DATA LINES
+++++

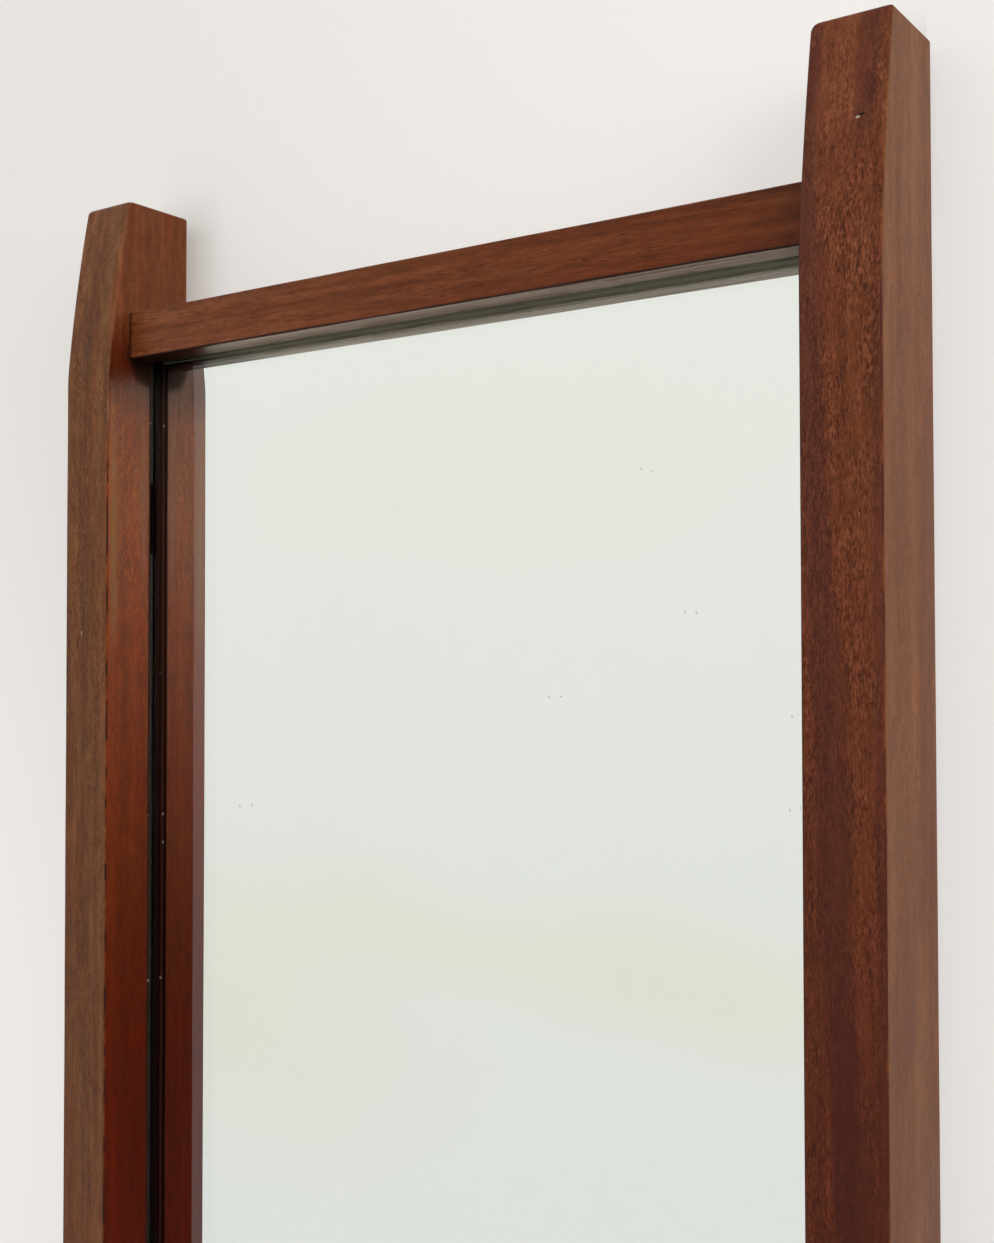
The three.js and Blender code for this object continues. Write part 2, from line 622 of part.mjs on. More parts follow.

+++++

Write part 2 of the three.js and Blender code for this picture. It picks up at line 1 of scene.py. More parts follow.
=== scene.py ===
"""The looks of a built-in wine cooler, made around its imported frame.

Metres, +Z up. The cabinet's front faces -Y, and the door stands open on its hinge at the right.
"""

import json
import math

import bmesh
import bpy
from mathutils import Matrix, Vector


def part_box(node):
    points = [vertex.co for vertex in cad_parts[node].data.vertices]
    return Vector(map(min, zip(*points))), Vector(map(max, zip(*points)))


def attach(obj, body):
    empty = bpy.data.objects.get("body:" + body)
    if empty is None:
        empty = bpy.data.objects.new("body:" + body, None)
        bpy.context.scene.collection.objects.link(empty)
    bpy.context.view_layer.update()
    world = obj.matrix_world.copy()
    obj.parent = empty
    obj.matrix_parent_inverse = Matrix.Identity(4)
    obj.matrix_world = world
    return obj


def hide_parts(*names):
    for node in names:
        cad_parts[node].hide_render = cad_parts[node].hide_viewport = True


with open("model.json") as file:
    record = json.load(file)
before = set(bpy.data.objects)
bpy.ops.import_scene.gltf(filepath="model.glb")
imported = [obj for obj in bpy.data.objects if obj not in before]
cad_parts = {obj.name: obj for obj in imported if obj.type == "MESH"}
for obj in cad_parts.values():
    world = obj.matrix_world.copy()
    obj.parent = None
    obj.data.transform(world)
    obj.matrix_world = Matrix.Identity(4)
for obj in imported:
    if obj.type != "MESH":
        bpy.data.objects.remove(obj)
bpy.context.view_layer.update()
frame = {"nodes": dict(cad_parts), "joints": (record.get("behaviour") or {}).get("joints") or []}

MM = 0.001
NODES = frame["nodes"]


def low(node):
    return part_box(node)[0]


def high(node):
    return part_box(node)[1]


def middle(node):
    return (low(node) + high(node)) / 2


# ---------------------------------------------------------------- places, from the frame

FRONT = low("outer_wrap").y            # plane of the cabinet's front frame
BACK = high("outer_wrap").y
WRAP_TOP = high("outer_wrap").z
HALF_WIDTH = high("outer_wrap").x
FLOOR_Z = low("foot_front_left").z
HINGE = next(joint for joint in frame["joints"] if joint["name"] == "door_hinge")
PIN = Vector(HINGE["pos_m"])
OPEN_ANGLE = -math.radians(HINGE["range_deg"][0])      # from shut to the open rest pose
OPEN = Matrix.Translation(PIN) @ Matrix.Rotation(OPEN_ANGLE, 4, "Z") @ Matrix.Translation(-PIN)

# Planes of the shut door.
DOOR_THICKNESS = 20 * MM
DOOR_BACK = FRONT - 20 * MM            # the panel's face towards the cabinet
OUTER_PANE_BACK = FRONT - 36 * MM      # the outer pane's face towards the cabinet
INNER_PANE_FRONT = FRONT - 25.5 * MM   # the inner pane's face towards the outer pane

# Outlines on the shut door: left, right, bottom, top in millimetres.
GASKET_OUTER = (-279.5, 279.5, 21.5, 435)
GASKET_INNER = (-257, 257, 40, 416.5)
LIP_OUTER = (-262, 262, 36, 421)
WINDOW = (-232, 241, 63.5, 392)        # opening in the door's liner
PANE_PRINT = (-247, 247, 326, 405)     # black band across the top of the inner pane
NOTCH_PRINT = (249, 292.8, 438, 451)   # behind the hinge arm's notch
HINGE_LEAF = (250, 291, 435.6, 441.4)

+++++

TO BE DONE
Set down exactly the lines from the line that contains "obj.matrix_world = world" to the line that contains "INNER_PANE_FRONT = FRONT", both lines included, and nothing more.

COMPLETE RESPONSE
    obj.matrix_world = world
    return obj


def hide_parts(*names):
    for node in names:
        cad_parts[node].hide_render = cad_parts[node].hide_viewport = True


with open("model.json") as file:
    record = json.load(file)
before = set(bpy.data.objects)
bpy.ops.import_scene.gltf(filepath="model.glb")
imported = [obj for obj in bpy.data.objects if obj not in before]
cad_parts = {obj.name: obj for obj in imported if obj.type == "MESH"}
for obj in cad_parts.values():
    world = obj.matrix_world.copy()
    obj.parent = None
    obj.data.transform(world)
    obj.matrix_world = Matrix.Identity(4)
for obj in imported:
    if obj.type != "MESH":
        bpy.data.objects.remove(obj)
bpy.context.view_layer.update()
frame = {"nodes": dict(cad_parts), "joints": (record.get("behaviour") or {}).get("joints") or []}

MM = 0.001
NODES = frame["nodes"]


def low(node):
    return part_box(node)[0]


def high(node):
    return part_box(node)[1]


def middle(node):
    return (low(node) + high(node)) / 2


# ---------------------------------------------------------------- places, from the frame

FRONT = low("outer_wrap").y            # plane of the cabinet's front frame
BACK = high("outer_wrap").y
WRAP_TOP = high("outer_wrap").z
HALF_WIDTH = high("outer_wrap").x
FLOOR_Z = low("foot_front_left").z
HINGE = next(joint for joint in frame["joints"] if joint["name"] == "door_hinge")
PIN = Vector(HINGE["pos_m"])
OPEN_ANGLE = -math.radians(HINGE["range_deg"][0])      # from shut to the open rest pose
OPEN = Matrix.Translation(PIN) @ Matrix.Rotation(OPEN_ANGLE, 4, "Z") @ Matrix.Translation(-PIN)

# Planes of the shut door.
DOOR_THICKNESS = 20 * MM
DOOR_BACK = FRONT - 20 * MM            # the panel's face towards the cabinet
OUTER_PANE_BACK = FRONT - 36 * MM      # the outer pane's face towards the cabinet
INNER_PANE_FRONT = FRONT - 25.5 * MM   # the inner pane's face towards the outer pane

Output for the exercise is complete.